▶ _EXERCISE AIM_: Write out the listing in full, matching it word for word.

#####

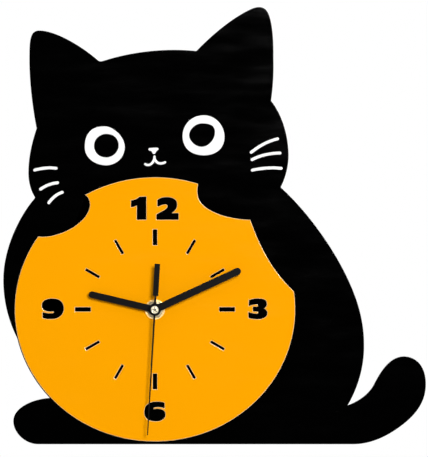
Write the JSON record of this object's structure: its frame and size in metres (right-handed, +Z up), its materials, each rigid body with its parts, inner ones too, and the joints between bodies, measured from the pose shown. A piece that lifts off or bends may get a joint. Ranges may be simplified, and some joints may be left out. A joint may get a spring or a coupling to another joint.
{
  "type": "cat-shaped wall clock",
  "caption": "Wall clock of layered acrylic in the shape of a sitting cat that holds an oval dial with cut-out numerals, with battery quartz movement, hands and a keyhole hanger.",
  "frame": {"origin": "on the axis of the hands, in the plane of the wall, which is the back of the movement's case", "axes": "+X to the viewer's right, +Z up, +Y from the room into the wall, so the dial faces -Y"},
  "size_m": [0.2961, 0.0333, 0.3063],
  "materials": {
    "black_acrylic": "polished cast acrylic sheet with laser-cut edges",
    "yellow_acrylic": "polished yellow-orange acrylic sheet with pale laser-cut edges",
    "white_acrylic": "polished white acrylic sheet",
    "hand_black": "satin black paint on aluminium sheet",
    "bright_metal": "turned and nickel-plated",
    "nut_nickel": "nickel-plated, satin",
    "brass": "turned brass",
    "rubber": "matt black rubber",
    "zinc_steel": "bright zinc-plated sheet steel",
    "case_plastic": "fine-textured black moulded plastic",
    "knob_plastic": "grey moulded plastic with a knurled rim",
    "bridge_plastic": "pale grey moulded plastic",
    "gear_plastic": "natural acetal",
    "pivot_steel": "ground steel wire",
    "magnet": "sintered magnet",
    "core_iron": "annealed soft iron sheet",
    "copper_wire": "fine enamelled copper wire in tight turns",
    "circuit_board": "green solder mask with tracks and pads",
    "chip_resin": "black potting resin",
    "crystal_can": "drawn metal can",
    "contact_nickel": "nickel-plated spring steel strip",
    "cell_steel": "nickel-plated steel can",
    "cell_sleeve": "printed shrink sleeve in two plain colours"
  },
  "bodies": {
    "clock": {"cat_back_plate": "black_acrylic", "dial_plate": "yellow_acrylic", "left_eye_ring": "white_acrylic", "right_eye_ring": "white_acrylic", "nose": "white_acrylic", "mouth": "white_acrylic", "left_upper_whisker": "white_acrylic", "left_middle_whisker": "white_acrylic", "left_lower_whisker": "white_acrylic", "right_upper_whisker": "white_acrylic", "right_middle_whisker": "white_acrylic", "right_lower_whisker": "white_acrylic", "hex_nut": "nut_nickel", "brass_washer": "brass", "rubber_washer": "rubber", "wall_hanger": "zinc_steel", "threaded_bush": "brass", "front_case": "case_plastic", "rear_case": "case_plastic", "middle_plate": "bridge_plastic", "stator": "core_iron", "coil_core": "core_iron", "coil_bobbin": "bridge_plastic", "coil_winding": "copper_wire", "circuit_board": "circuit_board", "chip_cover": "chip_resin", "quartz_crystal": "crystal_can", "positive_contact": "contact_nickel", "negative_contact": "contact_nickel", "battery_can": "cell_steel", "battery_sleeve": "cell_sleeve"},
    "hour": {"hour_hand": "hand_black", "hour_wheel": "gear_plastic"},
    "minute": {"minute_hand": "hand_black", "minute_wheel": "gear_plastic", "minute_tube": "brass"},
    "second": {"second_hand": "hand_black", "second_hand_hub": "bright_metal", "second_wheel": "gear_plastic", "second_arbor": "pivot_steel"},
    "motion": {"motion_wheel": "gear_plastic", "setting_knob": "knob_plastic"},
    "third": {"third_wheel": "gear_plastic"},
    "intermediate": {"intermediate_wheel": "gear_plastic"},
    "rotor": {"rotor_pinion": "gear_plastic", "rotor_magnet": "magnet"}
  },
  "joints": [
    {"name": "second_spin", "type": "hinge", "parent": "clock", "child": "second", "pos_m": [0, 0, 0], "axis": [0, 1, 0], "continuous": true},
    {"name": "rotor_spin", "type": "hinge", "parent": "clock", "child": "rotor", "pos_m": [-0.01537, 0, 0.00411], "axis": [0, 1, 0], "continuous": true},
    {"name": "intermediate_spin", "type": "hinge", "parent": "clock", "child": "intermediate", "pos_m": [-0.00744, 0, 0.00271], "axis": [0, 1, 0], "continuous": true},
    {"name": "third_spin", "type": "hinge", "parent": "clock", "child": "third", "pos_m": [0.0045, 0, 0.00779], "axis": [0, 1, 0], "continuous": true},
    {"name": "minute_spin", "type": "hinge", "parent": "clock", "child": "minute", "pos_m": [0, 0, 0], "axis": [0, 1, 0], "continuous": true},
    {"name": "motion_spin", "type": "hinge", "parent": "clock", "child": "motion", "pos_m": [0.00883, 0, -0.00321], "axis": [0, 1, 0], "continuous": true},
    {"name": "hour_spin", "type": "hinge", "parent": "clock", "child": "hour", "pos_m": [0, 0, 0], "axis": [0, 1, 0], "continuous": true}
  ],
  "couplings": [
    {"joint": "rotor_spin", "follows": "second_spin", "ratio": 30},
    {"joint": "intermediate_spin", "follows": "second_spin", "ratio": -5},
    {"joint": "third_spin", "follows": "second_spin", "ratio": -0.13333},
    {"joint": "minute_spin", "follows": "second_spin", "ratio": 0.016667},
    {"joint": "motion_spin", "follows": "second_spin", "ratio": -0.0055556},
    {"joint": "hour_spin", "follows": "second_spin", "ratio": 0.0013889}
  ]
}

#####

▶ _OUTPUT_:
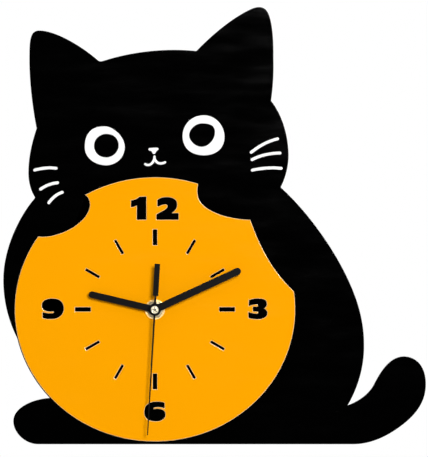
Write the JSON record of this object's structure: its frame and size in metres (right-handed, +Z up), its materials, each rigid body with its parts, inner ones too, and the joints between bodies, measured from the pose shown. A piece that lifts off or bends may get a joint. Ranges may be simplified, and some joints may be left out. A joint may get a spring or a coupling to another joint.
{
  "type": "cat-shaped wall clock",
  "caption": "Wall clock of layered acrylic in the shape of a sitting cat that holds an oval dial with cut-out numerals, with battery quartz movement, hands and a keyhole hanger.",
  "frame": {"origin": "on the axis of the hands, in the plane of the wall, which is the back of the movement's case", "axes": "+X to the viewer's right, +Z up, +Y from the room into the wall, so the dial faces -Y"},
  "size_m": [0.2961, 0.0333, 0.3063],
  "materials": {
    "black_acrylic": "polished cast acrylic sheet with laser-cut edges",
    "yellow_acrylic": "polished yellow-orange acrylic sheet with pale laser-cut edges",
    "white_acrylic": "polished white acrylic sheet",
    "hand_black": "satin black paint on aluminium sheet",
    "bright_metal": "turned and nickel-plated",
    "nut_nickel": "nickel-plated, satin",
    "brass": "turned brass",
    "rubber": "matt black rubber",
    "zinc_steel": "bright zinc-plated sheet steel",
    "case_plastic": "fine-textured black moulded plastic",
    "knob_plastic": "grey moulded plastic with a knurled rim",
    "bridge_plastic": "pale grey moulded plastic",
    "gear_plastic": "natural acetal",
    "pivot_steel": "ground steel wire",
    "magnet": "sintered magnet",
    "core_iron": "annealed soft iron sheet",
    "copper_wire": "fine enamelled copper wire in tight turns",
    "circuit_board": "green solder mask with tracks and pads",
    "chip_resin": "black potting resin",
    "crystal_can": "drawn metal can",
    "contact_nickel": "nickel-plated spring steel strip",
    "cell_steel": "nickel-plated steel can",
    "cell_sleeve": "printed shrink sleeve in two plain colours"
  },
  "bodies": {
    "clock": {"cat_back_plate": "black_acrylic", "dial_plate": "yellow_acrylic", "left_eye_ring": "white_acrylic", "right_eye_ring": "white_acrylic", "nose": "white_acrylic", "mouth": "white_acrylic", "left_upper_whisker": "white_acrylic", "left_middle_whisker": "white_acrylic", "left_lower_whisker": "white_acrylic", "right_upper_whisker": "white_acrylic", "right_middle_whisker": "white_acrylic", "right_lower_whisker": "white_acrylic", "hex_nut": "nut_nickel", "brass_washer": "brass", "rubber_washer": "rubber", "wall_hanger": "zinc_steel", "threaded_bush": "brass", "front_case": "case_plastic", "rear_case": "case_plastic", "middle_plate": "bridge_plastic", "stator": "core_iron", "coil_core": "core_iron", "coil_bobbin": "bridge_plastic", "coil_winding": "copper_wire", "circuit_board": "circuit_board", "chip_cover": "chip_resin", "quartz_crystal": "crystal_can", "positive_contact": "contact_nickel", "negative_contact": "contact_nickel", "battery_can": "cell_steel", "battery_sleeve": "cell_sleeve"},
    "hour": {"hour_hand": "hand_black", "hour_wheel": "gear_plastic"},
    "minute": {"minute_hand": "hand_black", "minute_wheel": "gear_plastic", "minute_tube": "brass"},
    "second": {"second_hand": "hand_black", "second_hand_hub": "bright_metal", "second_wheel": "gear_plastic", "second_arbor": "pivot_steel"},
    "motion": {"motion_wheel": "gear_plastic", "setting_knob": "knob_plastic"},
    "third": {"third_wheel": "gear_plastic"},
    "intermediate": {"intermediate_wheel": "gear_plastic"},
    "rotor": {"rotor_pinion": "gear_plastic", "rotor_magnet": "magnet"}
  },
  "joints": [
    {"name": "second_spin", "type": "hinge", "parent": "clock", "child": "second", "pos_m": [0, 0, 0], "axis": [0, 1, 0], "continuous": true},
    {"name": "rotor_spin", "type": "hinge", "parent": "clock", "child": "rotor", "pos_m": [-0.01537, 0, 0.00411], "axis": [0, 1, 0], "continuous": true},
    {"name": "intermediate_spin", "type": "hinge", "parent": "clock", "child": "intermediate", "pos_m": [-0.00744, 0, 0.00271], "axis": [0, 1, 0], "continuous": true},
    {"name": "third_spin", "type": "hinge", "parent": "clock", "child": "third", "pos_m": [0.0045, 0, 0.00779], "axis": [0, 1, 0], "continuous": true},
    {"name": "minute_spin", "type": "hinge", "parent": "clock", "child": "minute", "pos_m": [0, 0, 0], "axis": [0, 1, 0], "continuous": true},
    {"name": "motion_spin", "type": "hinge", "parent": "clock", "child": "motion", "pos_m": [0.00883, 0, -0.00321], "axis": [0, 1, 0], "continuous": true},
    {"name": "hour_spin", "type": "hinge", "parent": "clock", "child": "hour", "pos_m": [0, 0, 0], "axis": [0, 1, 0], "continuous": true}
  ],
  "couplings": [
    {"joint": "rotor_spin", "follows": "second_spin", "ratio": 30},
    {"joint": "intermediate_spin", "follows": "second_spin", "ratio": -5},
    {"joint": "third_spin", "follows": "second_spin", "ratio": -0.13333},
    {"joint": "minute_spin", "follows": "second_spin", "ratio": 0.016667},
    {"joint": "motion_spin", "follows": "second_spin", "ratio": -0.0055556},
    {"joint": "hour_spin", "follows": "second_spin", "ratio": 0.0013889}
  ]
}